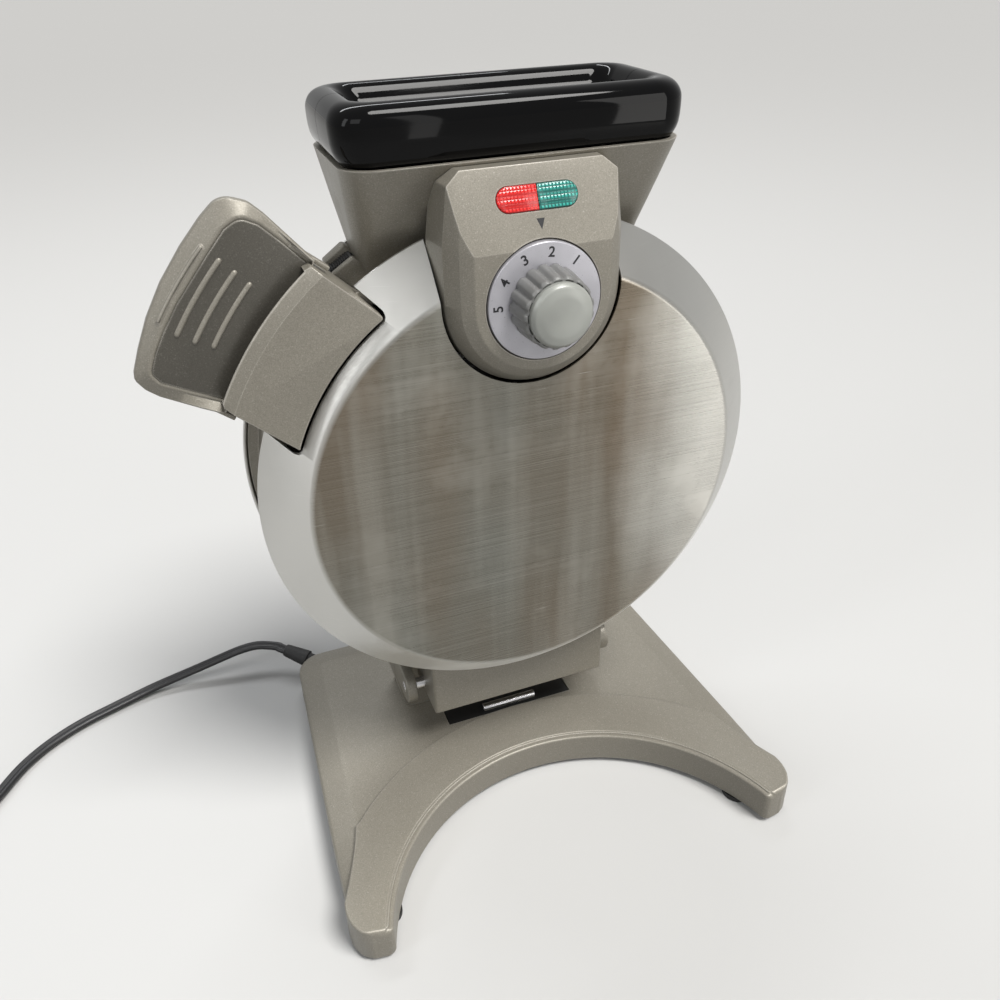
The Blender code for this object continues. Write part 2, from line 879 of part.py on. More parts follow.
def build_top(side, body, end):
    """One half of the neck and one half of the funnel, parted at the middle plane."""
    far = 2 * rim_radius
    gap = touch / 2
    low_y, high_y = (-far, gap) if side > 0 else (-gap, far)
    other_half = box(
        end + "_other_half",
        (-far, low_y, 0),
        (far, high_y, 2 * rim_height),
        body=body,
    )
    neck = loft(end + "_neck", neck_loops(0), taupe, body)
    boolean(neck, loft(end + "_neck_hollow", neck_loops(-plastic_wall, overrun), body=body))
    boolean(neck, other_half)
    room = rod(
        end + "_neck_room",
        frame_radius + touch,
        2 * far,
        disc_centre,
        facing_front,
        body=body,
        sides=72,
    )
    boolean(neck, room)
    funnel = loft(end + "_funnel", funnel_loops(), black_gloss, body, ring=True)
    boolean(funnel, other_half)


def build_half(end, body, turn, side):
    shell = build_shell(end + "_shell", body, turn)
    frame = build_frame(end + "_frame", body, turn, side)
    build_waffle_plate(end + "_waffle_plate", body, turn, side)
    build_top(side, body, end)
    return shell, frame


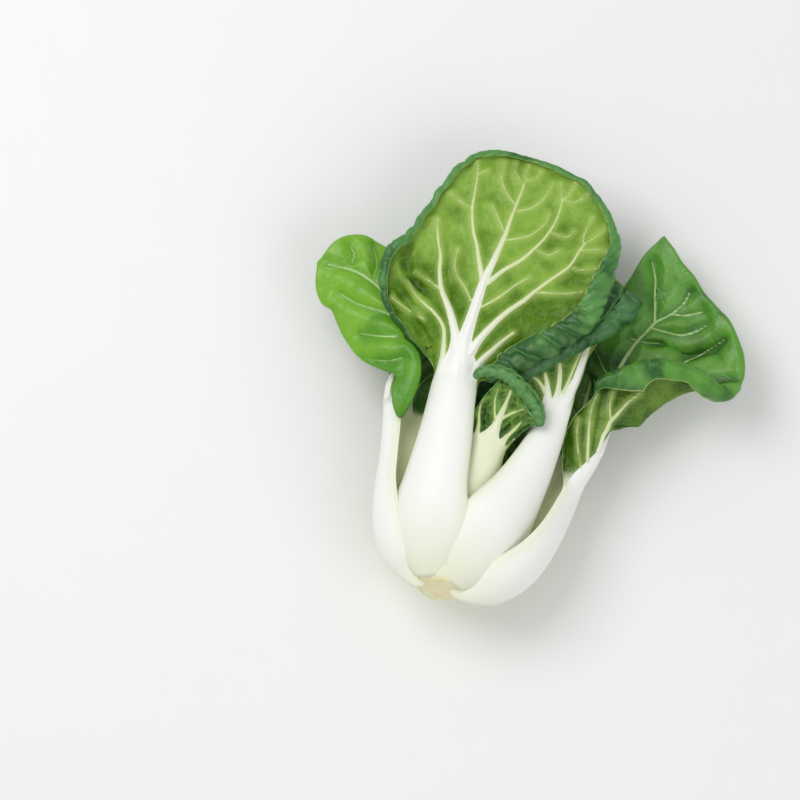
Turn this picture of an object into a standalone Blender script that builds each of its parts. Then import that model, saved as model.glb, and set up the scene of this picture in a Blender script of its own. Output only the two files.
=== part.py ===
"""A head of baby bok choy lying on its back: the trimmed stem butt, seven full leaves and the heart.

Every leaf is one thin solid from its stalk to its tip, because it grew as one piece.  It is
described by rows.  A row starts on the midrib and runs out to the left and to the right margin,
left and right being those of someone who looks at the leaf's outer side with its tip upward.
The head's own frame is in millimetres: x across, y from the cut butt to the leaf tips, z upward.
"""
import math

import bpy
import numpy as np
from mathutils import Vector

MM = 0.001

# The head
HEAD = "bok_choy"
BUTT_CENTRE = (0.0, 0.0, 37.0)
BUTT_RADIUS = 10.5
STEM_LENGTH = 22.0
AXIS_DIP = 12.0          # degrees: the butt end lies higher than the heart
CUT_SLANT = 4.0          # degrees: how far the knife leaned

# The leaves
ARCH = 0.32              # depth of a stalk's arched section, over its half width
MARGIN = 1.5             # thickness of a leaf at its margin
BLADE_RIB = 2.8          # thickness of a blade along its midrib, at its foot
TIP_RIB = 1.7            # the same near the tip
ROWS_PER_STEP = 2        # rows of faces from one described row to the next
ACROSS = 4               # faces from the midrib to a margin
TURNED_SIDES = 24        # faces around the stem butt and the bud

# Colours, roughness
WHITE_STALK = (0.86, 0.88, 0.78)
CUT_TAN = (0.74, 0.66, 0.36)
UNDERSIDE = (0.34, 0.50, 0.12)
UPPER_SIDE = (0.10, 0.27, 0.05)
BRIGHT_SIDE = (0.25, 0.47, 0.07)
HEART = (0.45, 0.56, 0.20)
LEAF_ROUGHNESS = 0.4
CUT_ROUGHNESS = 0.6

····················

**Directions**:
Copy each line that contains the word "Blender".

**The completed task**:
The Blender code for this object continues. Write part 2, from line 879 of part.py on. More parts follow.
Turn this picture of an object into a standalone Blender script that builds each of its parts. Then import that model, saved as model.glb, and set up the scene of this picture in a Blender script of its own. Output only the two files.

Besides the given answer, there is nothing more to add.